'Purge' sequel revisits near-future nightmare



LOS ANGELES, Veronique Dupont- The gulf between rich and poor; America's culture of violence; freedom pushed to its extreme limits: "The Purge: Anarchy" may be primarily an action movie, but it broaches some highly political themes.
The film, a sequel to the 2013 surprise hit original, follows the same concept: set in the near future, in order to keep crime rates down there is an annual "purge" when for 12 hours all crime is legal, and no emergency aid available.



The first film focused on an attack on a wealthy family for harboring the target of a murderous syndicate.
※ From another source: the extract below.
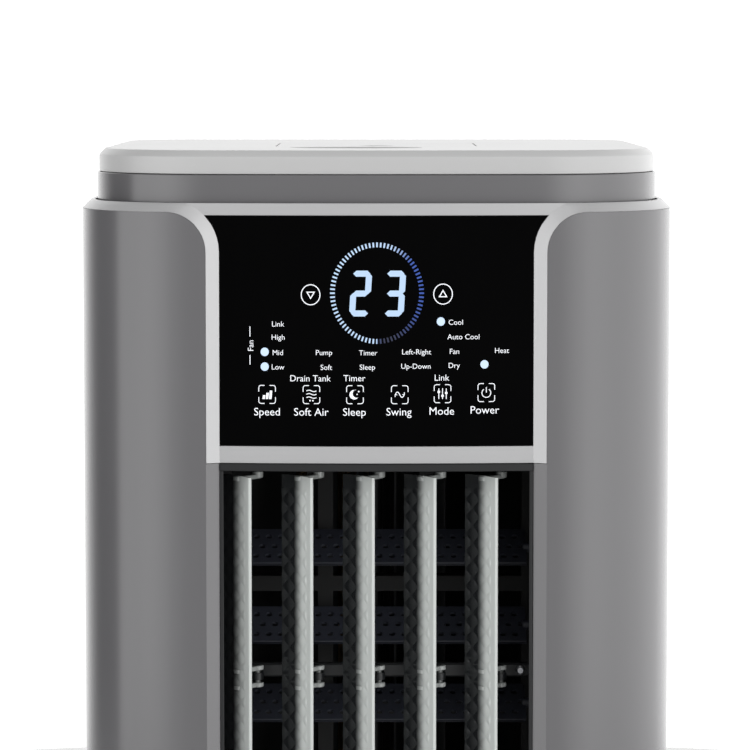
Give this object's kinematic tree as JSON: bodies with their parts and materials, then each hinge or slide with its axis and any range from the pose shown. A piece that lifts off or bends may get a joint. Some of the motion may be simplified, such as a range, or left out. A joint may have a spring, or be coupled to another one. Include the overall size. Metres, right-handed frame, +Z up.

The sequel follows five characters battling to survive a night together on the streets of Los Angeles.
Shot in LA's business district it is more spectacular than last year's "The Purge," and is more of a action thriller than the first one, which was essentially a horror flick. The action of the movie, released Friday in the United States, takes place in 2023, the seventh year of the annual "purge."
"So theoretically it starts in two years. It doesn't allow you to distance yourself like in a science fiction film that's farther away in the future," actor Zach Gilford told AFP.
"It makes you think 'God, what if this would happen here and now?' added Gilford, who plays a motorist left stranded with his wife in a broken down car at the start of the purge.
And Los Angeles in 2023 is strikingly similar to Los Angeles in 2014. There are no futuristic gadgets or technology.
"It was a very conscious move by the director," said Gilford. "It's not like a fantasy sci fi where everybody wears costumes."
In a modern US world where shootings are becoming tragically routine, the film's "constitutional right to purge" evokes an extrapolation of the right to bear arms.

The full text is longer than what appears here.